Güncelleme Tarihi:
Evliliğe 2000’li yıllar öncesinde adım atan çiftlerin yolu mutlaka fotoğraf stüdyolarından geçmiştir. “Haftalık” adıyla anılan düğün fotoğrafları, stüdyo ortamında manzara görüntülerinin önünde çekilir, daha sonra içinde ışık düzeneklerinin bulunduğu körüklü “bond” çantaların üzerine yerleştirilen negatifler kurşun kalemlerle rötuşlanırdı. “Mazi” olan o günleri ölümsüzleştiren kareler bugün birçok evin duvarlarını süslüyor. “VHS” kameralarla çekilen düğün videolarının günümüze erişebilen kasetleri de kütüphanelerdeki yerlerini koruyor. 2000’li yıllar sonrası, teknolojinin hızlı gelişimi, “anı” kavramını da ciddi anlamda dönüştürdü. Önce klasik fotoğraf makineleri terk edildi. Dijital makinelerle negatif filmler, yerini hafıza kartlarına bıraktı. Baskı öncesi rötuş süreci de bilgisayarlara taşındı. Öyle yetenekli yazılımlar geliştirildi ki ortaya çıkabilecek işler sadece hayalgücü ile sınırlanmaya başladı. Düğün akışını kaydeden videolar da müzik kliplerini kıskandıracak profesyonellikteki hareketli görüntülerle birlikte yok olmaya yüz tuttu.
GEZİCİ FİLM SETİ
Bugün, yetenekli ellerde sanatsal görüntülerin ortaya çıkmasını sağlayan dijital kameralar, “mutlu gün” fotoğrafçılığını stüdyo ortamından kopardı. Artık görselliği olan tüm mekanlar kolayca fotoğraf stüdyosuna dönüştürülebiliyor. Tüm bu gelişmeler de yeni evlenen çiftleri cezbeden bir akımı doğurdu. Yanlarında gezici bir film seti taşıyan ekipler, evliliğe ilk adım sürecini baştan sona fotoğraflayıp, videoya çekiyor. Sonra bu görüntüler kurgulanarak “kısa film” tadında kliplere dönüştürülüyor. Fotoğraflardan oluşturulan albümler ise “Bekarlık sultanlıktır” diyenleri dahi evliliği düşünmeye sevkediyor.
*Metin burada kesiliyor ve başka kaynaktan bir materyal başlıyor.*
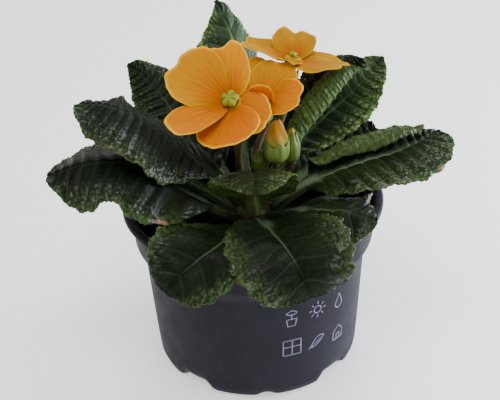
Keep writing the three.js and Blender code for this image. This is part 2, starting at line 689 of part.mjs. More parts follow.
function makeBud(bud) {
  const base = vector(bud.base);
  const axis = vector(bud.tip).sub(base);
  const length = axis.length();
  axis.normalize();
  const cupHeight = length * (1 - bud.showing);
  const toothHeight = Math.min(2, cupHeight * 0.18);
  const mouth = bud.girth * 0.94;
  const cup = placed(calyx(bud.girth, cupHeight - toothHeight, toothHeight, BUD_WALL, mouth), base, axis);
  const middle = base.clone().add(vector([...bud.foot, CROWN_TOP])).multiplyScalar(0.5);
  const sway = middle.addScaledVector(axis, -1).toArray();
  const stalk = flowerStalk(bud.foot, sway, base.clone().addScaledVector(axis, 0.8), axis);
  addNode(bud.name + "_calyx", cup.add(stalk).subtract(crownSeat), MATERIALS.stalk);

  const inner = mouth - BUD_WALL - 2 * SEAT;
  const twisted = (x, y, z) => {
    const turn = Math.atan2(y, x) + 0.1 * Math.max(0, z - cupHeight);
    const fold = 1 + 0.09 * Math.cos(5 * turn);
    return [x * fold, y * fold, z];
  };
  const petals = turned(
    [
      [0, 1.2 + SEAT],
      [0.5, 1.2 + SEAT],
      [inner * 0.8, cupHeight * 0.4],
      [inner, cupHeight * 0.8],
      [inner * 1.08, cupHeight + (length - cupHeight) * 0.2],
      [inner * 0.66, cupHeight + (length - cupHeight) * 0.62],
      [0, length],
    ],
    15,
    twisted,
  );
  addNode(bud.name + "_petals", placed(petals, base, axis), MATERIALS.petal);
}

makePot();
makeSoil();
addNode("crown", crown, MATERIALS.crown);
LEAVES.forEach(makeLeaf);
BLOOMS.forEach(makeBloom);
BUDS.forEach(makeBud);

export default plant;
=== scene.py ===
"""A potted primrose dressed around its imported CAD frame.

Sizes are millimetres until piece() turns them into Blender's metres. +Z is up and -Y is the front.
Each CAD node gives way to a finer mesh that follows the same formula. Four things differ from the
CAD's values: leaf_right rolls later and tighter, the leaves' ribs follow their side veins, one petal
of the front bloom is turned a little, and the calyces of the closed buds cover more of the petals.
"""
import math
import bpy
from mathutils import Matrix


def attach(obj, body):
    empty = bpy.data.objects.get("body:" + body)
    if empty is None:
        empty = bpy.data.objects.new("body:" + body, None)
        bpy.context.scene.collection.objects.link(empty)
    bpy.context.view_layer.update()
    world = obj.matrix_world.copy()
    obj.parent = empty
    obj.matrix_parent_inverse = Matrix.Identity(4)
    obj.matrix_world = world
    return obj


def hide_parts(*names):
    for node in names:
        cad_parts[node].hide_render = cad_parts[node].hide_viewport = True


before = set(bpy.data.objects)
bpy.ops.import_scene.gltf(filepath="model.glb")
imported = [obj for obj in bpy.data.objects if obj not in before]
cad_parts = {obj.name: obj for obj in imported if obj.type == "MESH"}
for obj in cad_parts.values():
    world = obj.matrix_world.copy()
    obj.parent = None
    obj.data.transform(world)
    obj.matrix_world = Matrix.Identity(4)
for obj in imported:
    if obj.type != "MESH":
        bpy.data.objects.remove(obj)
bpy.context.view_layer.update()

from types import SimpleNamespace

import bpy
import numpy as np
from mathutils import Matrix, Vector

MM = 0.001
BODY = "root"
TURN = 2 * math.pi

# ---- Camera: where the photographer stood, in mm and degrees ----
CAMERA_TARGET = (-1.1, 0.0, 69.9)
CAMERA_DISTANCE = 640
CAMERA_ELEVATION = 31.2
CAMERA_ROLL = -2.3
CAMERA_LENS = 113.8
LIGHT_TARGET = (0, 0, 0.09)  # in metres

# ---- Pot and soil ----
POT_HEIGHT = 72
POT_RIM = 53
POT_FOOT = 41
POT_WALL = 1
STEEP_WALL = 1.7
SHOULDER = 51
COLLAR_STEP = 3
WALL_DRAFT = 0.08
CHANNEL_HEIGHT = 3.6
CHANNEL_TURN = 0.85
CHANNEL_HALF_ANGLE = 0.24
CHANNEL_RINGS = (15, 18.5, 22)
NOTCH_HEIGHT = 1.4
NOTCH_HALF_ANGLE = 0.07
NOTCH_START = 34
DRAIN_HOLE_RADIUS = 3.2
DRAIN_HOLE_RING = 32
SOIL_HEIGHT = 60.5
SOIL_TOP_RINGS = 46
CRUMBS, CRUMB_RING = 420, (12, 47)
SEAT = 0.3
CROWN_FLOOR, CROWN_TOP = 56, 74
CROWN_RADIUS = 8
PRINT_HEIGHT = 0.06
PRINT_STROKE = 0.52

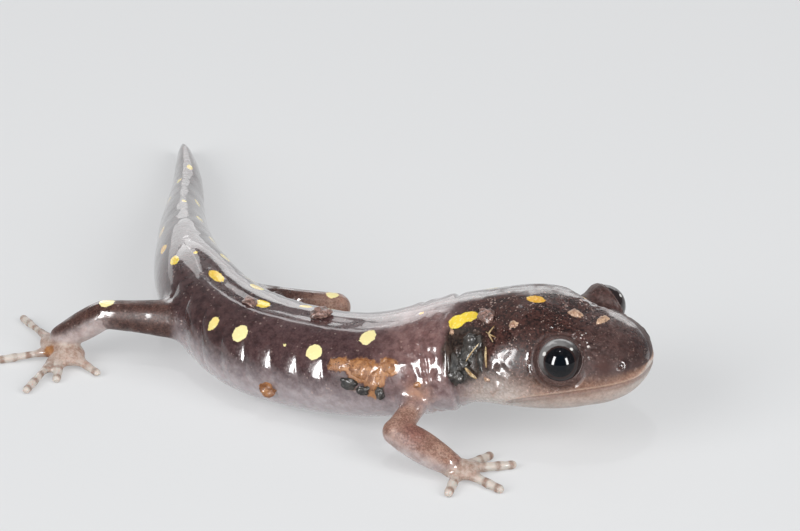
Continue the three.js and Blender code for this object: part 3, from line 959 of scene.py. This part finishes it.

Bu uygulamaler ile yaşamın en mutlu günü ölümsüzleştiriliyor.
HAFTALAR ÖNCE BAŞLIYOR
Ankaralı çiftlerin evlilik heyecanına ortak olan Justmarriedd ekibinin kurucuları Çağdaş Durmaz ve Bülent Kulfel, oluşturdukları senaryo ile gelin ve damatları kamera karşısına geçiriyor. Kişiye özel senaryolar geliştirdiklerini belirten Çağdaş Durmaz, “Önce gelin ve damatın tanışma öyküsünü dinliyoruz. Evlenene dek yaşadıkları hoş anları anlatmalarını istiyoruz. Bunun üzerinden bir senaryo oluşturup, çiftle paylaşıyoruz. İki tarafın da içine sindikten sonra mekanları belirleyip, düğünden haftalar önce çekimlere başlıyoruz. Bu süreçte kardeş ve yakın arkadaşlar da kamera karşısına geçiyor. Çekimleri yaparken çok eğleniyoruz” dedi.
YILLARCA İZLENİYOR
Ön çekimlerin ardından düğün gününü gelin ve damatla birlikte geçirdiklerini ifade eden Bülent Kulfel ise şunları söyledi:
“Düğün öncesinde kuaföre birlikte gidiyoruz, gelin alma gibi geleneksel seremonileri takip ediyoruz. Bu süreçte çifte müdahale etmeden doğal olanı yakalamaya çalışıyoruz. Düğünü bitirip, çifti uğurladıktan sonra bizim için kurgu süreci başlıyor. Öncesi ve düğün sırasında çekilen tüm görüntülerden eğlenceli bir video hazırlıyoruz. Fotoğraflar ise albüme dönüştürülüyor. Çiftlerin en mutlu gününü yıllarca gülümseyerek yeniden izleyebilecekleri bir anıya dönüştürüyoruz.”